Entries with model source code
%%

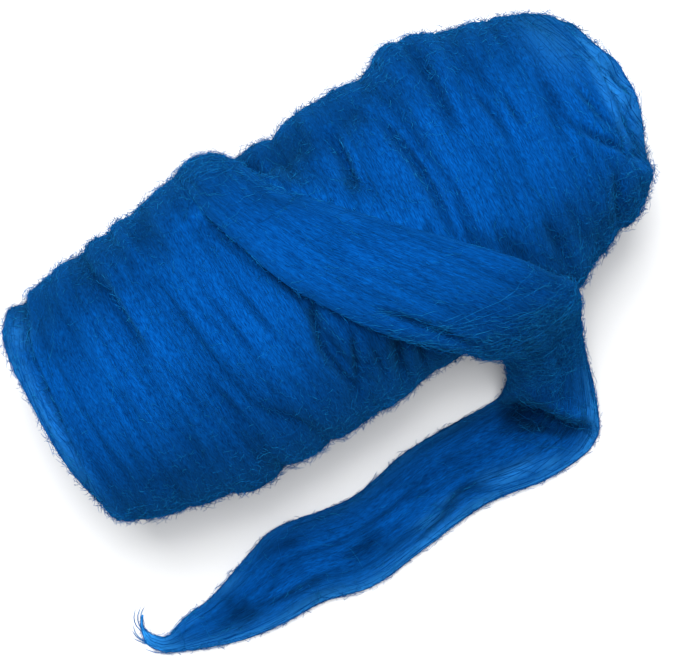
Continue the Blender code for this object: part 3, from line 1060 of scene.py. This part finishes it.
def band_under(found, count):
    """The under side: straight across between both edges, kept clear of the roll and above the table."""
    side = band_side(count)[None, :, None]
    under = clear_of_roll(found[:, None, :3] + (found[:, None, 3:6] - found[:, None, :3]) * side)
    under[..., 2] = np.maximum(under[..., 2], ABOVE_TABLE)
    return under


# %% The loose end as rings of points
EDGE_THICK = 1.0
MERGED_THICK = 0.3
SWELL_POWER = 0.8
# The rows over which the band's right side, and at its start its left side, merge with the turns below.
MERGE_ROWS = (2.5, 5.0, 9.5)
START_ROWS = (0.0, 2.5, 5.0)

edges = band_edges()
band_row, band_along = even_rows(edges, BAND_RINGS)
band_found = through(np.arange(len(edges), dtype=float), edges, band_row)
band_width = np.linalg.norm(band_found[:, 3:6] - band_found[:, :3], axis=1)
side = band_side(BAND_TOP)
merging = np.outer(np.interp(band_row, MERGE_ROWS, (0, 1, 0)), np.clip(2 * side - 0.6, 0, 1))
merging += np.outer(np.interp(band_row, START_ROWS, (1, 1, 0)), np.clip(1.4 - 2 * side, 0, 1))
edge_thick = EDGE_THICK - (EDGE_THICK - MERGED_THICK) * merging
swell = np.sqrt(np.clip(1 - (2 * side - 1) ** 2, 0, 1))[None, :] ** (SWELL_POWER + merging)
band_heights = band_locks(side[None, :], band_along[:, None], band_width[:, None])
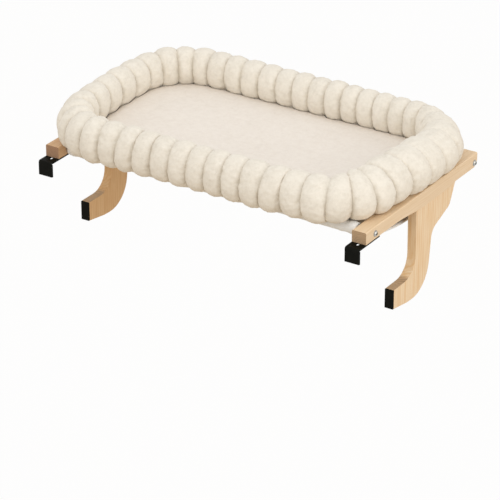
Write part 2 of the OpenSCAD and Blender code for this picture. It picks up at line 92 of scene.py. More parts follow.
# %% [markdown]
# ## A small language for node trees
#
# Shader maths reads best as a formula, so one class wraps a socket and lets Python's own operators
# add Math nodes: 1 - mask becomes a Subtract node. Every other node comes from one method that
# takes its type, its settings and the values or links of its sockets. The same two classes serve
# Geometry Nodes, because both kinds of tree are built in the same way.

# %% Values and graphs
class Value:
    """A socket that can stand in a formula."""

    def __init__(self, graph, socket):
        self.graph = graph
        self.socket = socket

    def maths(self, operation, first, second=0.0):
        return self.graph.add("ShaderNodeMath", {0: first, 1: second}, operation=operation)

    def __add__(self, other):
        return self.maths("ADD", self, other)

    def __sub__(self, other):
        return self.maths("SUBTRACT", self, other)

    def __rsub__(self, other):
        return self.maths("SUBTRACT", other, self)

    def __mul__(self, other):
        return self.maths("MULTIPLY", self, other)

    def __truediv__(self, other):
        return self.maths("DIVIDE", self, other)

    def __pow__(self, other):
        return self.maths("POWER", self, other)

    def __abs__(self):
        return self.maths("ABSOLUTE", self)

    __radd__ = __add__
    __rmul__ = __mul__


class Graph:
    """A node tree with one method that adds any node."""

    def __init__(self, tree):
        self.tree = tree

    def add(self, kind, sockets=None, out=0, **settings):
        node = self.tree.nodes.new(kind)
        for name, value in settings.items():
            setattr(node, name, value)
        for key, value in (sockets or {}).items():
            if isinstance(value, Value):
                self.tree.links.new(value.socket, node.inputs[key])
            else:
                node.inputs[key].default_value = value
        return Value(self, node.outputs[out]) if node.outputs else node


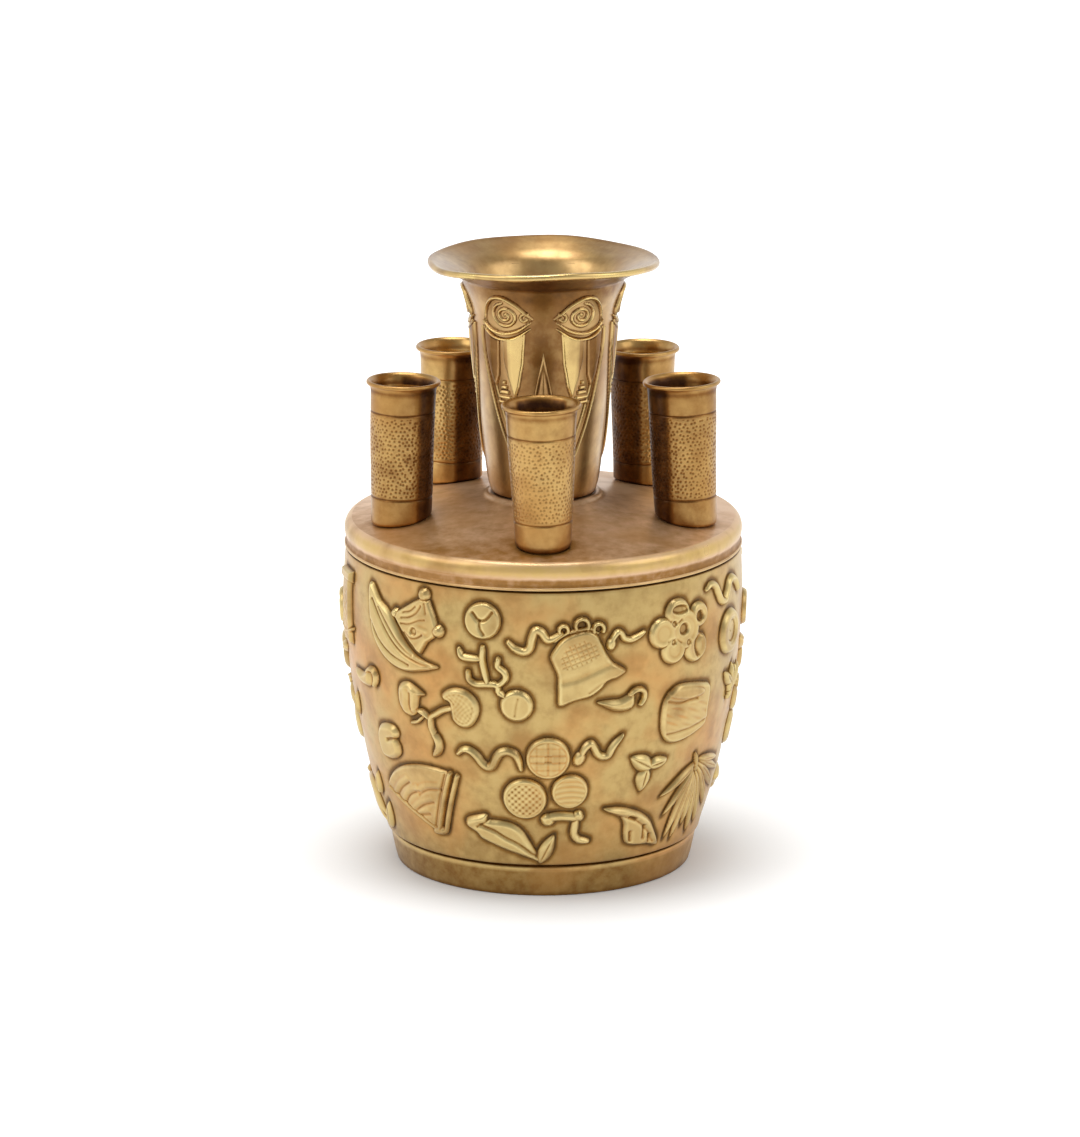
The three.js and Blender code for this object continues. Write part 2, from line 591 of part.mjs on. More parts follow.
function buildVase() {
  const castBrass = brass(0xc09b62, 0.42);
  const neckBrass = brass(0xc39d60, 0.38);
  const plateBrass = brass(0xa88660, 0.4);
  const tubeBrass = brass(0xba945a, 0.42);
  const baseBrass = brass(0x96703c, 0.5);
  const solder = brass(0x9b9080, 0.55);
  const vase = new THREE.Group();
  vase.add(mesh("body_shell", bodyShell(), castBrass));
  vase.add(mesh("base_plate", basePlate(), baseBrass));
  vase.add(mesh("base_solder", baseSolder(), solder));
  vase.add(mesh("shoulder_plate", shoulderPlate(), plateBrass));
  vase.add(mesh("shoulder_solder", shoulderSolder(), solder));
  vase.add(mesh("neck", neck(), neckBrass));
  vase.add(mesh("neck_solder", neckSolder(), solder));
  for (const tube of TUBES) {
    const set = new THREE.Group();
    set.add(mesh(`tube_${tube.name}`, lippedTube(tube), tubeBrass));
    set.add(mesh(`tube_solder_${tube.name}`, tubeSolder(tube), solder));
    set.applyMatrix4(tubePlace(tube));
    vase.add(set);
  }
  return vase;
}

export default buildVase();
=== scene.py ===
import math

import bmesh
import bpy
import numpy as np
from mathutils import Matrix, Vector


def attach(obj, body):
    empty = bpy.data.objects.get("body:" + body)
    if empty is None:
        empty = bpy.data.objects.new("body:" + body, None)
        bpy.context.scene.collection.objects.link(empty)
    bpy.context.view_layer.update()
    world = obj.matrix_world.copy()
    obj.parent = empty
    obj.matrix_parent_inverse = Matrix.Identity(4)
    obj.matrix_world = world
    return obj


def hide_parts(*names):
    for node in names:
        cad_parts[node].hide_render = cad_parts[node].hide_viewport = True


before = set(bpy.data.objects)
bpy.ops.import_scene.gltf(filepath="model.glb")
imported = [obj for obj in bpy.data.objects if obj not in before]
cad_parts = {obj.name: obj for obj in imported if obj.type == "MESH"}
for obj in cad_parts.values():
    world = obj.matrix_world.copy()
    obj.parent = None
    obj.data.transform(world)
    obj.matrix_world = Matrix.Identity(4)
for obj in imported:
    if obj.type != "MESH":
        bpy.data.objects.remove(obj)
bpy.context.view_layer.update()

# Millimetres are used for every shape. A finished mesh is brought to metres once.
MM = 0.001
WELD = 0.001
FULL_TURN = 2 * math.pi

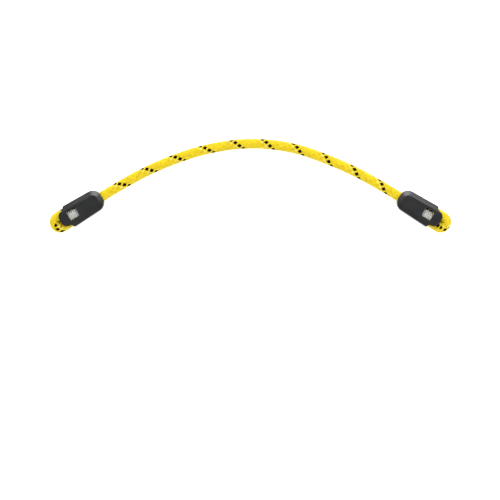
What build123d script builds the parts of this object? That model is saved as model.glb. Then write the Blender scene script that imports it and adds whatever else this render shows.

%%

> [Your instructions] Go through the listing and print each line exactly as it appears.

> [Solution to this problem]
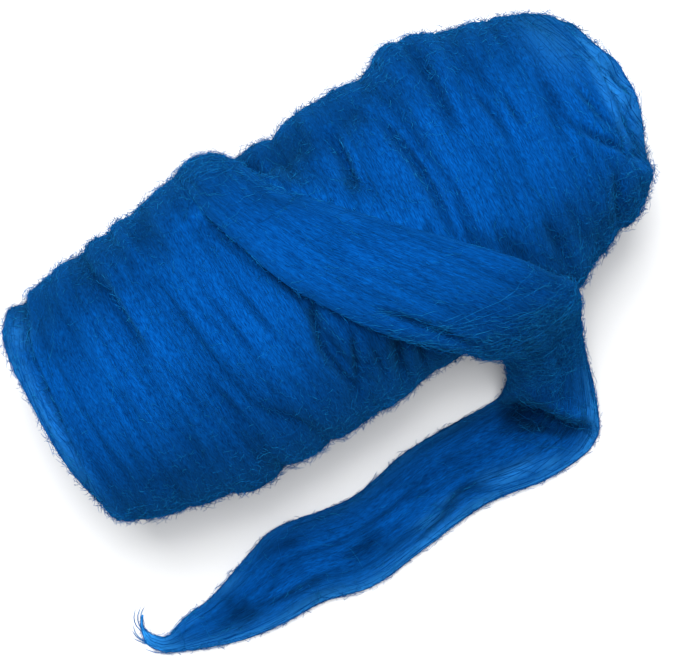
Continue the Blender code for this object: part 3, from line 1060 of scene.py. This part finishes it.
def band_under(found, count):
    """The under side: straight across between both edges, kept clear of the roll and above the table."""
    side = band_side(count)[None, :, None]
    under = clear_of_roll(found[:, None, :3] + (found[:, None, 3:6] - found[:, None, :3]) * side)
    under[..., 2] = np.maximum(under[..., 2], ABOVE_TABLE)
    return under


# %% The loose end as rings of points
EDGE_THICK = 1.0
MERGED_THICK = 0.3
SWELL_POWER = 0.8
# The rows over which the band's right side, and at its start its left side, merge with the turns below.
MERGE_ROWS = (2.5, 5.0, 9.5)
START_ROWS = (0.0, 2.5, 5.0)

edges = band_edges()
band_row, band_along = even_rows(edges, BAND_RINGS)
band_found = through(np.arange(len(edges), dtype=float), edges, band_row)
band_width = np.linalg.norm(band_found[:, 3:6] - band_found[:, :3], axis=1)
side = band_side(BAND_TOP)
merging = np.outer(np.interp(band_row, MERGE_ROWS, (0, 1, 0)), np.clip(2 * side - 0.6, 0, 1))
merging += np.outer(np.interp(band_row, START_ROWS, (1, 1, 0)), np.clip(1.4 - 2 * side, 0, 1))
edge_thick = EDGE_THICK - (EDGE_THICK - MERGED_THICK) * merging
swell = np.sqrt(np.clip(1 - (2 * side - 1) ** 2, 0, 1))[None, :] ** (SWELL_POWER + merging)
band_heights = band_locks(side[None, :], band_along[:, None], band_width[:, None])
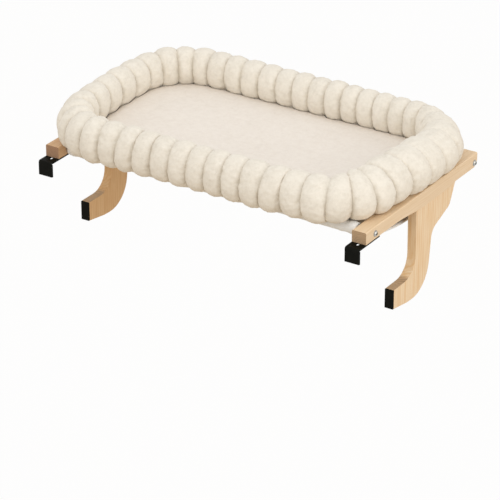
Write part 2 of the OpenSCAD and Blender code for this picture. It picks up at line 92 of scene.py. More parts follow.
# %% [markdown]
# ## A small language for node trees
#
# Shader maths reads best as a formula, so one class wraps a socket and lets Python's own operators
# add Math nodes: 1 - mask becomes a Subtract node. Every other node comes from one method that
# takes its type, its settings and the values or links of its sockets. The same two classes serve
# Geometry Nodes, because both kinds of tree are built in the same way.

# %% Values and graphs
class Value:
    """A socket that can stand in a formula."""

    def __init__(self, graph, socket):
        self.graph = graph
        self.socket = socket

    def maths(self, operation, first, second=0.0):
        return self.graph.add("ShaderNodeMath", {0: first, 1: second}, operation=operation)

    def __add__(self, other):
        return self.maths("ADD", self, other)

    def __sub__(self, other):
        return self.maths("SUBTRACT", self, other)

    def __rsub__(self, other):
        return self.maths("SUBTRACT", other, self)

    def __mul__(self, other):
        return self.maths("MULTIPLY", self, other)

    def __truediv__(self, other):
        return self.maths("DIVIDE", self, other)

    def __pow__(self, other):
        return self.maths("POWER", self, other)

    def __abs__(self):
        return self.maths("ABSOLUTE", self)

    __radd__ = __add__
    __rmul__ = __mul__


class Graph:
    """A node tree with one method that adds any node."""

    def __init__(self, tree):
        self.tree = tree

    def add(self, kind, sockets=None, out=0, **settings):
        node = self.tree.nodes.new(kind)
        for name, value in settings.items():
            setattr(node, name, value)
        for key, value in (sockets or {}).items():
            if isinstance(value, Value):
                self.tree.links.new(value.socket, node.inputs[key])
            else:
                node.inputs[key].default_value = value
        return Value(self, node.outputs[out]) if node.outputs else node


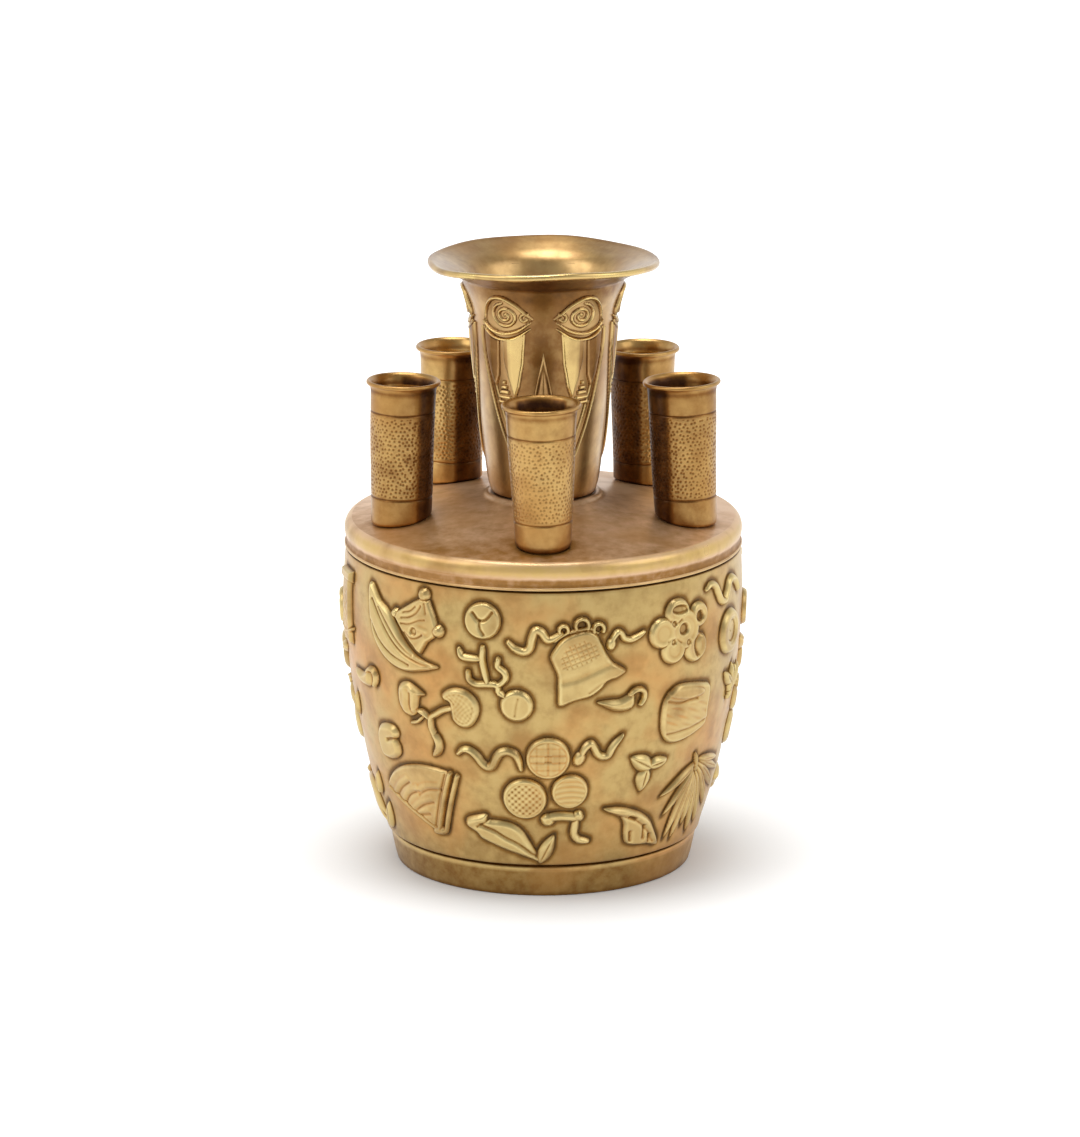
The three.js and Blender code for this object continues. Write part 2, from line 591 of part.mjs on. More parts follow.
function buildVase() {
  const castBrass = brass(0xc09b62, 0.42);
  const neckBrass = brass(0xc39d60, 0.38);
  const plateBrass = brass(0xa88660, 0.4);
  const tubeBrass = brass(0xba945a, 0.42);
  const baseBrass = brass(0x96703c, 0.5);
  const solder = brass(0x9b9080, 0.55);
  const vase = new THREE.Group();
  vase.add(mesh("body_shell", bodyShell(), castBrass));
  vase.add(mesh("base_plate", basePlate(), baseBrass));
  vase.add(mesh("base_solder", baseSolder(), solder));
  vase.add(mesh("shoulder_plate", shoulderPlate(), plateBrass));
  vase.add(mesh("shoulder_solder", shoulderSolder(), solder));
  vase.add(mesh("neck", neck(), neckBrass));
  vase.add(mesh("neck_solder", neckSolder(), solder));
  for (const tube of TUBES) {
    const set = new THREE.Group();
    set.add(mesh(`tube_${tube.name}`, lippedTube(tube), tubeBrass));
    set.add(mesh(`tube_solder_${tube.name}`, tubeSolder(tube), solder));
    set.applyMatrix4(tubePlace(tube));
    vase.add(set);
  }
  return vase;
}

export default buildVase();
=== scene.py ===
import math

import bmesh
import bpy
import numpy as np
from mathutils import Matrix, Vector


def attach(obj, body):
    empty = bpy.data.objects.get("body:" + body)
    if empty is None:
        empty = bpy.data.objects.new("body:" + body, None)
        bpy.context.scene.collection.objects.link(empty)
    bpy.context.view_layer.update()
    world = obj.matrix_world.copy()
    obj.parent = empty
    obj.matrix_parent_inverse = Matrix.Identity(4)
    obj.matrix_world = world
    return obj


def hide_parts(*names):
    for node in names:
        cad_parts[node].hide_render = cad_parts[node].hide_viewport = True


before = set(bpy.data.objects)
bpy.ops.import_scene.gltf(filepath="model.glb")
imported = [obj for obj in bpy.data.objects if obj not in before]
cad_parts = {obj.name: obj for obj in imported if obj.type == "MESH"}
for obj in cad_parts.values():
    world = obj.matrix_world.copy()
    obj.parent = None
    obj.data.transform(world)
    obj.matrix_world = Matrix.Identity(4)
for obj in imported:
    if obj.type != "MESH":
        bpy.data.objects.remove(obj)
bpy.context.view_layer.update()

# Millimetres are used for every shape. A finished mesh is brought to metres once.
MM = 0.001
WELD = 0.001
FULL_TURN = 2 * math.pi

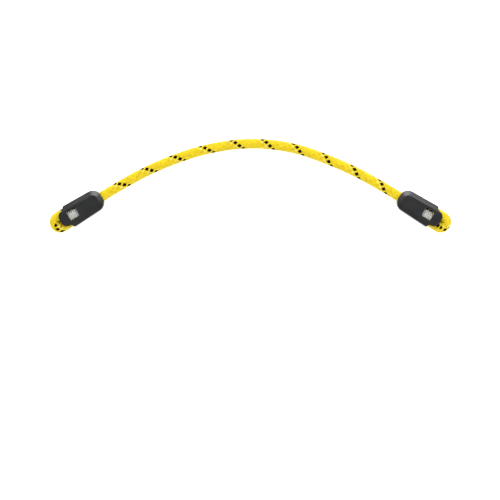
What build123d script builds the parts of this object? That model is saved as model.glb. Then write the Blender scene script that imports it and adds whatever else this render shows.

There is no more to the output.